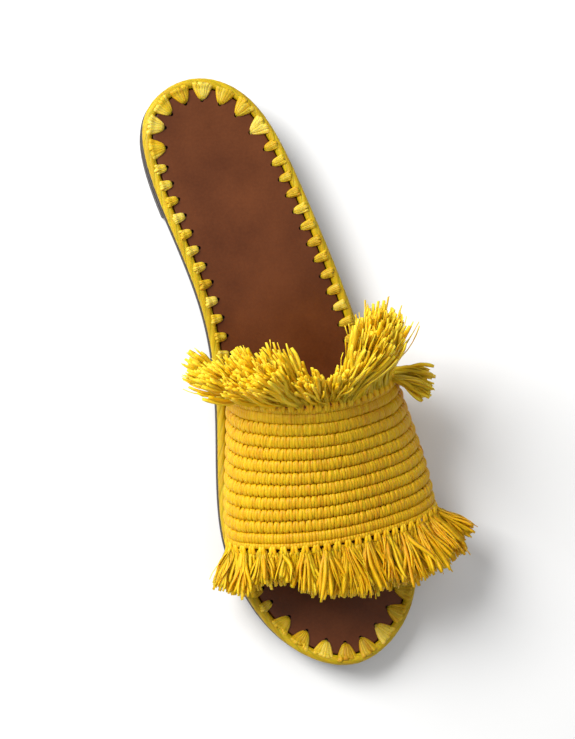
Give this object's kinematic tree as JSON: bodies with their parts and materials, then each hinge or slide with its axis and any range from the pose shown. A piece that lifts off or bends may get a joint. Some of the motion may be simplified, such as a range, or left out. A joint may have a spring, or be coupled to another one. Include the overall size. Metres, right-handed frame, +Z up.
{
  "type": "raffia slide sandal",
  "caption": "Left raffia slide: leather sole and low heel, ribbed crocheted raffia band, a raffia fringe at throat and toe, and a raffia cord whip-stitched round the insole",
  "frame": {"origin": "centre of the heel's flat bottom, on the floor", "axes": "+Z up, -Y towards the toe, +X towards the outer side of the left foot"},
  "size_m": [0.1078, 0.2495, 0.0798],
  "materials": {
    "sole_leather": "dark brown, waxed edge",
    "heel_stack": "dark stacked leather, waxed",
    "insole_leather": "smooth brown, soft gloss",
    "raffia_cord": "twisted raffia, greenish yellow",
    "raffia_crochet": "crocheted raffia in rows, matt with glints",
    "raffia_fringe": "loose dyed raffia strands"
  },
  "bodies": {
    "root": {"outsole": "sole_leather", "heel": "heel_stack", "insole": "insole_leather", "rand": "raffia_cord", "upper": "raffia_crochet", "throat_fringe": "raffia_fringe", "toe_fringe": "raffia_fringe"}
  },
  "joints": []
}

################

[Work instructions]: Quote the entire listing above exactly.

[Solution below]:
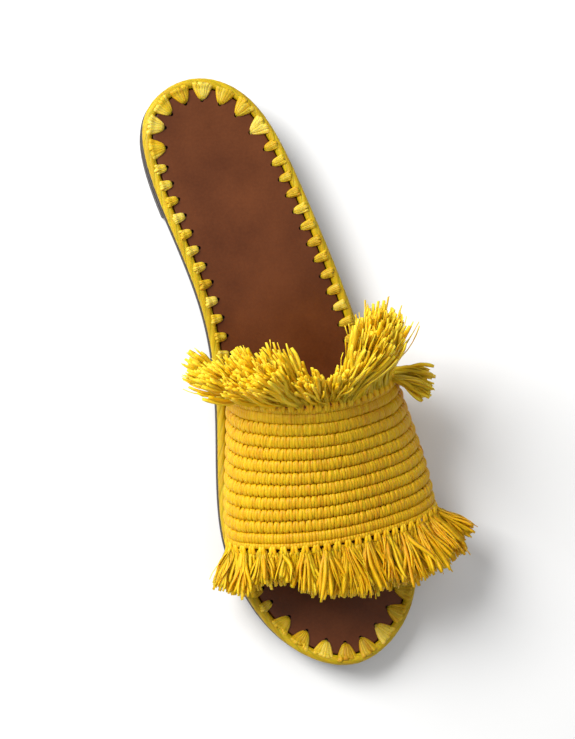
Give this object's kinematic tree as JSON: bodies with their parts and materials, then each hinge or slide with its axis and any range from the pose shown. A piece that lifts off or bends may get a joint. Some of the motion may be simplified, such as a range, or left out. A joint may have a spring, or be coupled to another one. Include the overall size. Metres, right-handed frame, +Z up.
{
  "type": "raffia slide sandal",
  "caption": "Left raffia slide: leather sole and low heel, ribbed crocheted raffia band, a raffia fringe at throat and toe, and a raffia cord whip-stitched round the insole",
  "frame": {"origin": "centre of the heel's flat bottom, on the floor", "axes": "+Z up, -Y towards the toe, +X towards the outer side of the left foot"},
  "size_m": [0.1078, 0.2495, 0.0798],
  "materials": {
    "sole_leather": "dark brown, waxed edge",
    "heel_stack": "dark stacked leather, waxed",
    "insole_leather": "smooth brown, soft gloss",
    "raffia_cord": "twisted raffia, greenish yellow",
    "raffia_crochet": "crocheted raffia in rows, matt with glints",
    "raffia_fringe": "loose dyed raffia strands"
  },
  "bodies": {
    "root": {"outsole": "sole_leather", "heel": "heel_stack", "insole": "insole_leather", "rand": "raffia_cord", "upper": "raffia_crochet", "throat_fringe": "raffia_fringe", "toe_fringe": "raffia_fringe"}
  },
  "joints": []
}